▸ Directions
Look in the material below for the line with "const bothSides = [hipBead, hipBeadBack, hipLoop].flatMap((line)" and the line with "for node in", then set down exactly those two lines and all lines between, nothing more.

▸ Recorded data
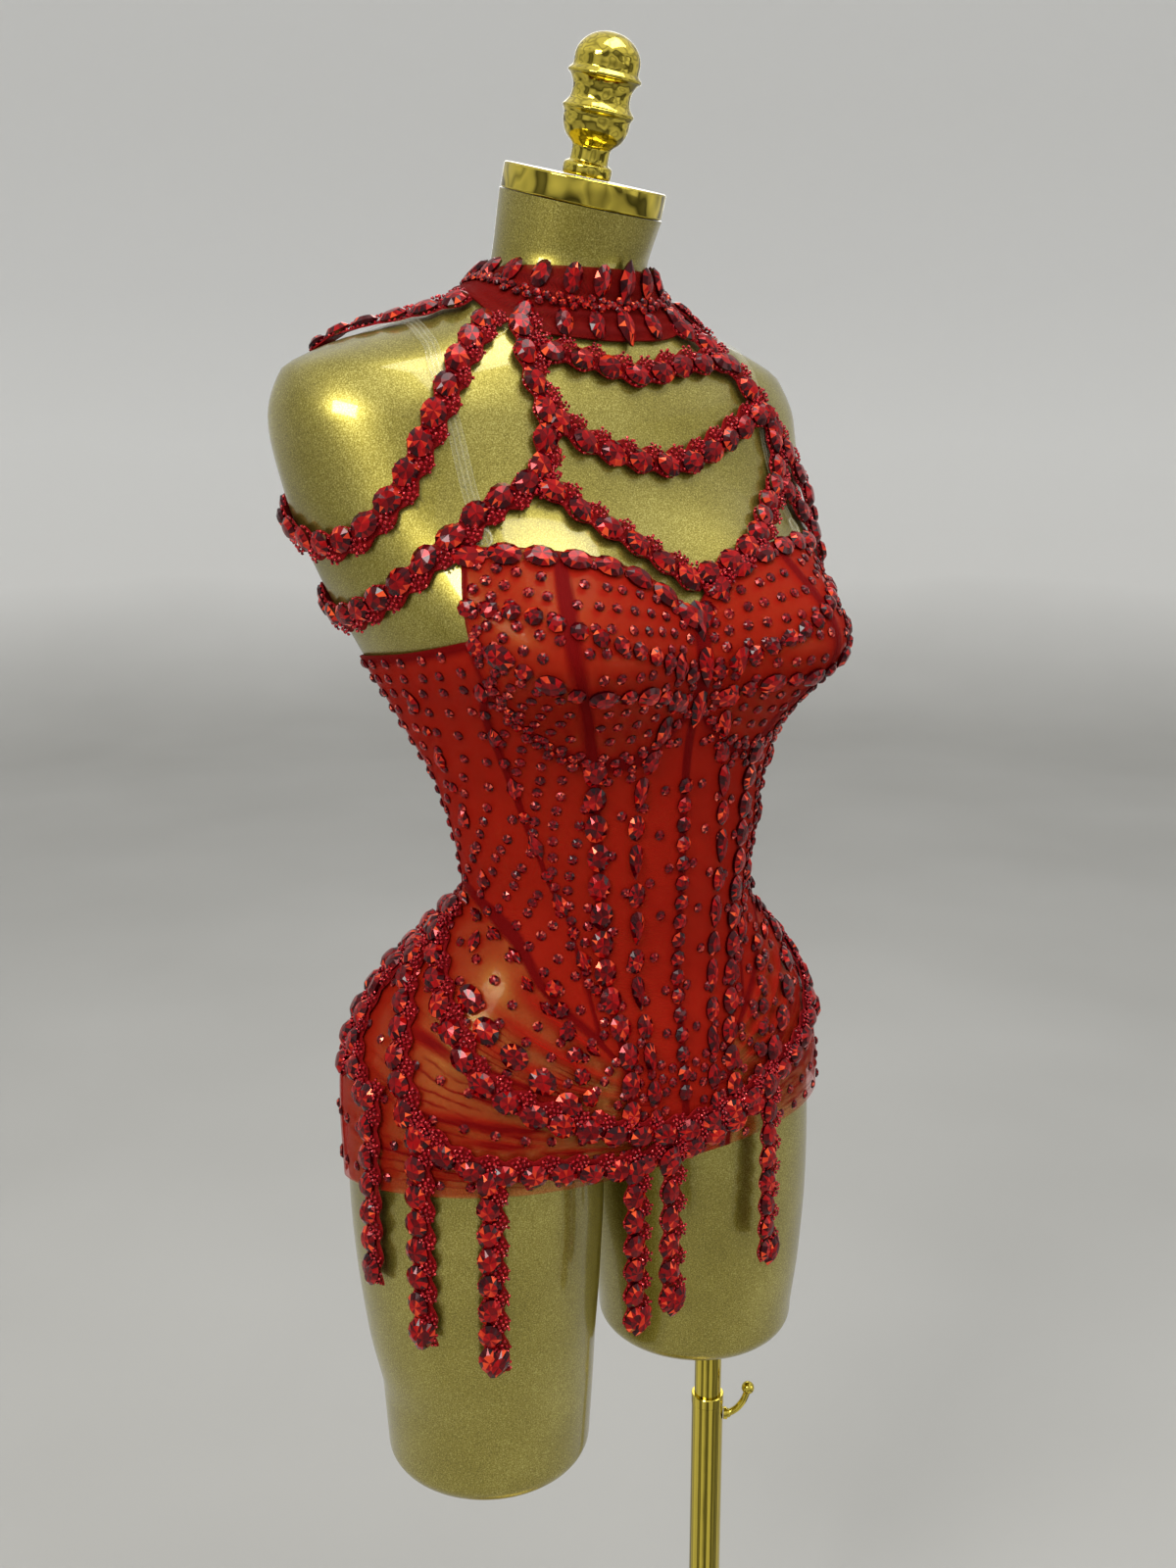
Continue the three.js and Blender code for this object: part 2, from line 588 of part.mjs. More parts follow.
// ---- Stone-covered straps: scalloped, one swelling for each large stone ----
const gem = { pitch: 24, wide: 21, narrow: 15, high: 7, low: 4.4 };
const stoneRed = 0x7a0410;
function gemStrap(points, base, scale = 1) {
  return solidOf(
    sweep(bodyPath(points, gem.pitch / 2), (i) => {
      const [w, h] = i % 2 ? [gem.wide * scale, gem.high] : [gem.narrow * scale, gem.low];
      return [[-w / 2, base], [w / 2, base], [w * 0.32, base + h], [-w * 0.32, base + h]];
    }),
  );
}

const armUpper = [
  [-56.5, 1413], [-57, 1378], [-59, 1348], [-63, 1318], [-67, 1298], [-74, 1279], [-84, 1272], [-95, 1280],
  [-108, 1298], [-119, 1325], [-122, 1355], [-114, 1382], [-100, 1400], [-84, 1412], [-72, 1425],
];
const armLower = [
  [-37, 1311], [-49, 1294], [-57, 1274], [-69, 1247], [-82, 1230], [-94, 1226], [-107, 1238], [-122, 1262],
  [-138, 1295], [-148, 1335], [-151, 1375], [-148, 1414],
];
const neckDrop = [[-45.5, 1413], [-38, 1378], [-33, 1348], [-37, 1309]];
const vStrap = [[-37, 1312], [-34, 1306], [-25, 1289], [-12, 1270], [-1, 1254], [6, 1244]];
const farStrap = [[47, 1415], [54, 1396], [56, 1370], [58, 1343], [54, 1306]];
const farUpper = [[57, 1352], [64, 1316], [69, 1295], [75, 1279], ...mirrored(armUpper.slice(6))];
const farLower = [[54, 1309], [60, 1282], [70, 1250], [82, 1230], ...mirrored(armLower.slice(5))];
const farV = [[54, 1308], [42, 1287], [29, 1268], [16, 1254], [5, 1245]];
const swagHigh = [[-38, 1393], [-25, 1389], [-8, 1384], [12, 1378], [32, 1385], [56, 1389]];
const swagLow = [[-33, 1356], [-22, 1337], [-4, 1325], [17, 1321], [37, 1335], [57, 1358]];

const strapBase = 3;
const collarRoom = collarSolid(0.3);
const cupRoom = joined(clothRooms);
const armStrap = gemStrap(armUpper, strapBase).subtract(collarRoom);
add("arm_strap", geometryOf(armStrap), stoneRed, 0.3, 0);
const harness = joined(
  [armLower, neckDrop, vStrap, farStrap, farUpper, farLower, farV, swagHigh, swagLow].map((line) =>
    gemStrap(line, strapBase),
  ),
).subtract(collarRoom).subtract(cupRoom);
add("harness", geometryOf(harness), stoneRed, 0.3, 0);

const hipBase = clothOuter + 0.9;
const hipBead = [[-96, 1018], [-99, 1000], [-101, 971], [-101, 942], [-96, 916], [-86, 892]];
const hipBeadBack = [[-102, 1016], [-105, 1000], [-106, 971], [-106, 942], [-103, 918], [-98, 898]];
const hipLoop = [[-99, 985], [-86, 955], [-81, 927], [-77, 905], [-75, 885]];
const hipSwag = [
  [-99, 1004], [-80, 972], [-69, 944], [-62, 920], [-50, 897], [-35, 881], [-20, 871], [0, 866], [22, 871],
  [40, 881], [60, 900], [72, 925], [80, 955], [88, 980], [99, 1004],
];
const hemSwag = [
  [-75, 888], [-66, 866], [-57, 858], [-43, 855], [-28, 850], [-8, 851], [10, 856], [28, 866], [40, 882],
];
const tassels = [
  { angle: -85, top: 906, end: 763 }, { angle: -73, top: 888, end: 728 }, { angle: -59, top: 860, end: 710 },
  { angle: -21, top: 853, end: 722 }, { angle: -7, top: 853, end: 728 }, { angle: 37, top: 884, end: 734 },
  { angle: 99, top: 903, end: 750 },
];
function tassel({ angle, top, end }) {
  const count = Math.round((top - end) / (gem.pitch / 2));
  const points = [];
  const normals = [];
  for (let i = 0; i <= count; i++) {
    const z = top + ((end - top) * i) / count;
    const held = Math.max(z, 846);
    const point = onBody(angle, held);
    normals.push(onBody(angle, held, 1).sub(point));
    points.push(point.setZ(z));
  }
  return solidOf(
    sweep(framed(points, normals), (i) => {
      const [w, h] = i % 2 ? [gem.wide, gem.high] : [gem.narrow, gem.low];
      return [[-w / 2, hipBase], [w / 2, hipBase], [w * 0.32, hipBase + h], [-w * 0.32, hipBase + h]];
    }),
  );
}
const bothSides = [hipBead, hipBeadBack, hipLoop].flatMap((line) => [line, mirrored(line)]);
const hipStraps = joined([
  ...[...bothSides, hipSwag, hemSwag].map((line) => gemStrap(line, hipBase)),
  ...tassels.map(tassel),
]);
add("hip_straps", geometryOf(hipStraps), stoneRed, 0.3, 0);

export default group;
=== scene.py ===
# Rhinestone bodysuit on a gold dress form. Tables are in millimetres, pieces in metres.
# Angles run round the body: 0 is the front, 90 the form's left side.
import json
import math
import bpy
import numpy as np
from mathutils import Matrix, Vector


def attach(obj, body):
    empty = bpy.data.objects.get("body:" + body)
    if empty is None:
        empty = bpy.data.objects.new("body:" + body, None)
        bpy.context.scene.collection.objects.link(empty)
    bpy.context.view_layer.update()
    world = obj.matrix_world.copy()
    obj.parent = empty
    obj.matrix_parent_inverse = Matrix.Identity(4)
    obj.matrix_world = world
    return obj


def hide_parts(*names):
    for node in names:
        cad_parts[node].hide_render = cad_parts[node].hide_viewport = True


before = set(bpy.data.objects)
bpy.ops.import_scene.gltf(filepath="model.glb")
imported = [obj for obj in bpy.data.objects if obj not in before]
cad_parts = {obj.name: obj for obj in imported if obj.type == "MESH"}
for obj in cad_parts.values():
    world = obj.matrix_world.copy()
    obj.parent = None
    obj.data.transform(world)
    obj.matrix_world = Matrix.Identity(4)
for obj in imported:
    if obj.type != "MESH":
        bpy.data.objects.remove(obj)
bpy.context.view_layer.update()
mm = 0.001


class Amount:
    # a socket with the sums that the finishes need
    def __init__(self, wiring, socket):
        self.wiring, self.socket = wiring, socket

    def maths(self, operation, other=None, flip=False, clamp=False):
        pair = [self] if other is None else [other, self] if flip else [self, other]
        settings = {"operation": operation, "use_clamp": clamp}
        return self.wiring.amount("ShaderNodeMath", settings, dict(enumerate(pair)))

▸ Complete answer
const bothSides = [hipBead, hipBeadBack, hipLoop].flatMap((line) => [line, mirrored(line)]);
const hipStraps = joined([
  ...[...bothSides, hipSwag, hemSwag].map((line) => gemStrap(line, hipBase)),
  ...tassels.map(tassel),
]);
add("hip_straps", geometryOf(hipStraps), stoneRed, 0.3, 0);

export default group;
=== scene.py ===
# Rhinestone bodysuit on a gold dress form. Tables are in millimetres, pieces in metres.
# Angles run round the body: 0 is the front, 90 the form's left side.
import json
import math
import bpy
import numpy as np
from mathutils import Matrix, Vector


def attach(obj, body):
    empty = bpy.data.objects.get("body:" + body)
    if empty is None:
        empty = bpy.data.objects.new("body:" + body, None)
        bpy.context.scene.collection.objects.link(empty)
    bpy.context.view_layer.update()
    world = obj.matrix_world.copy()
    obj.parent = empty
    obj.matrix_parent_inverse = Matrix.Identity(4)
    obj.matrix_world = world
    return obj


def hide_parts(*names):
    for node in names:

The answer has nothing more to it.